- **WHAT TO WORK ON**:
Search the material for the string "axis", then return every line where it is found.

- **MATERIALS PROVIDED**:
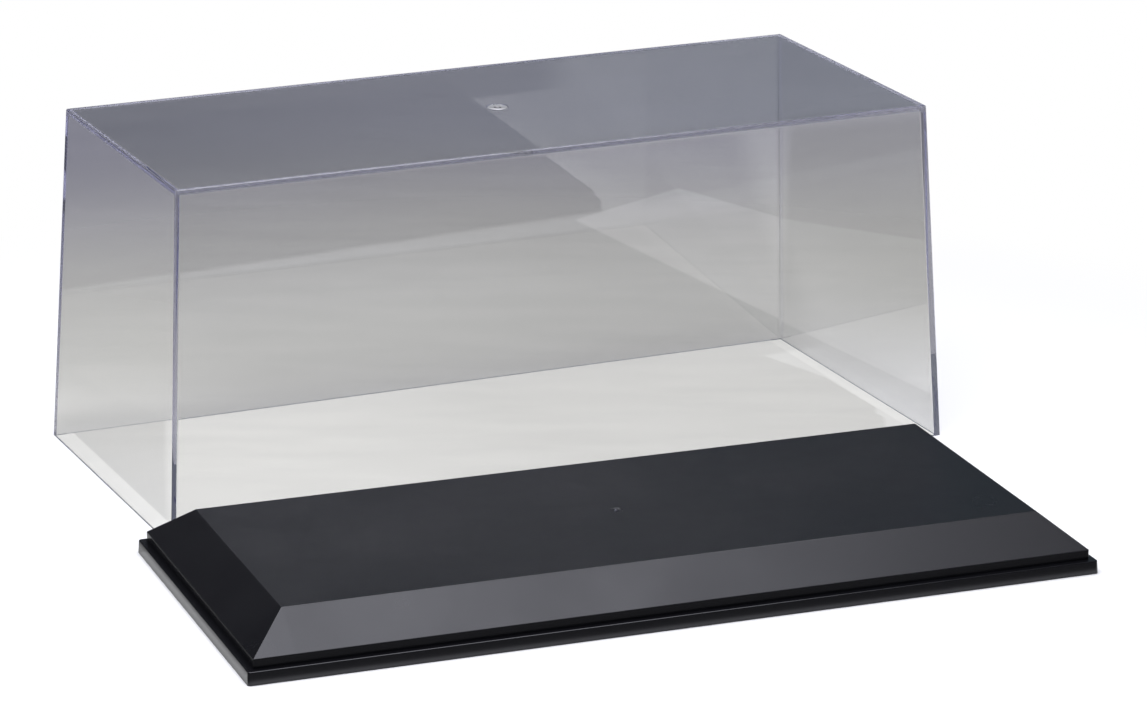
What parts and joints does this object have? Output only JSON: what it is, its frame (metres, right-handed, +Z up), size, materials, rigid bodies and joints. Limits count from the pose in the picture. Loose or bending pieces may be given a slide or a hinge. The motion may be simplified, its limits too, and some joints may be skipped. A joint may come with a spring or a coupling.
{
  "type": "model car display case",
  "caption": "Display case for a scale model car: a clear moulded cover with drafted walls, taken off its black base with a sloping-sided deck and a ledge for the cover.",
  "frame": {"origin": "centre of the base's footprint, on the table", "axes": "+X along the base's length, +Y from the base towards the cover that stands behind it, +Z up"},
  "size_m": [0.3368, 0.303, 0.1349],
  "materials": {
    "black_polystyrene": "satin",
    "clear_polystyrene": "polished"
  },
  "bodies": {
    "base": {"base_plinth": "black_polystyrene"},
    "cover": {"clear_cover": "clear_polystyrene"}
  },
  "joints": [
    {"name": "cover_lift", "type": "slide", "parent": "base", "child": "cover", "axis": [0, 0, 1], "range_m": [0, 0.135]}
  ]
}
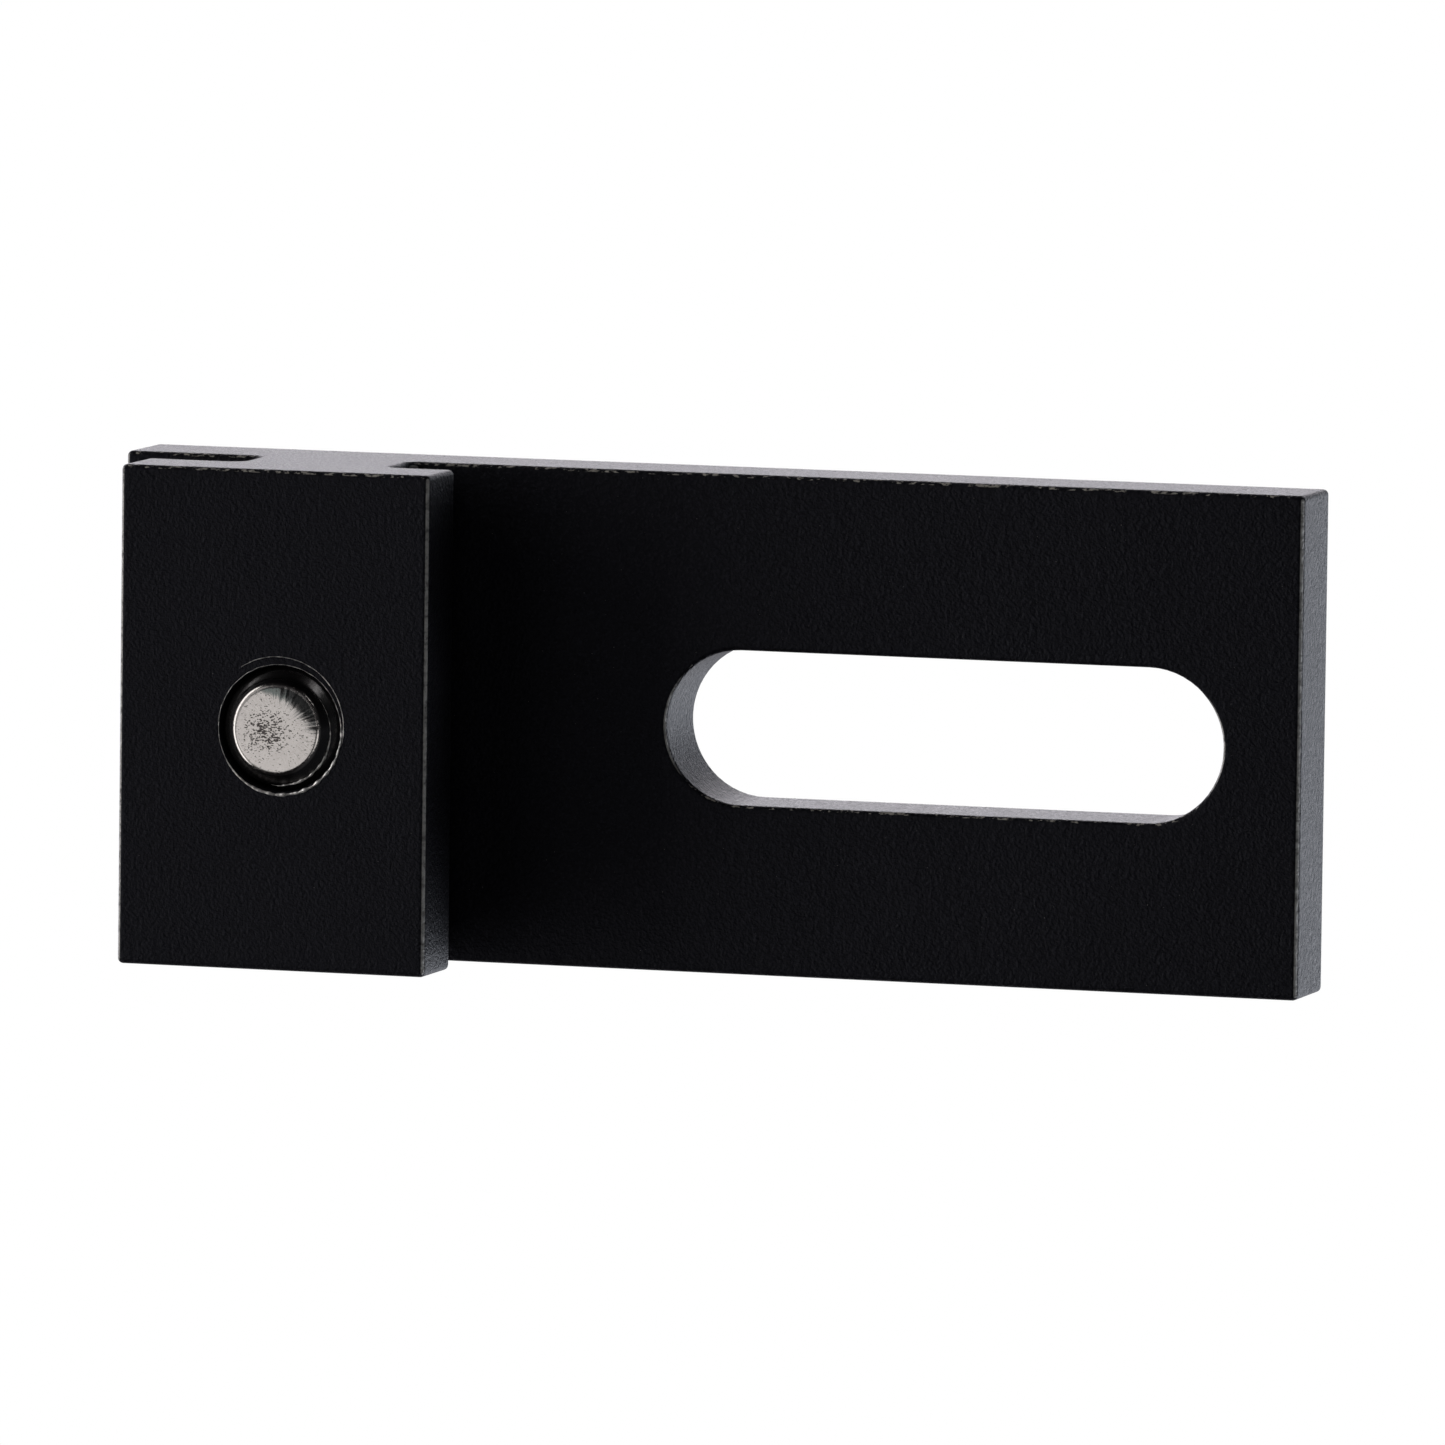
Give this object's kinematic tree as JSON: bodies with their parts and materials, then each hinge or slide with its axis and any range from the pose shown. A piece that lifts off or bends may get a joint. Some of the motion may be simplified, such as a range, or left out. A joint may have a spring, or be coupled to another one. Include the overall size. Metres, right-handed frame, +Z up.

- **THE REPLY**:
    {"name": "cover_lift", "type": "slide", "parent": "base", "child": "cover", "axis": [0, 0, 1], "range_m": [0, 0.135]}
Give this object's kinematic tree as JSON: bodies with their parts and materials, then each hinge or slide with its axis and any range from the pose shown. A piece that lifts off or bends may get a joint. Some of the motion may be simplified, such as a range, or left out. A joint may have a spring, or be coupled to another one. Include the overall size. Metres, right-handed frame, +Z up.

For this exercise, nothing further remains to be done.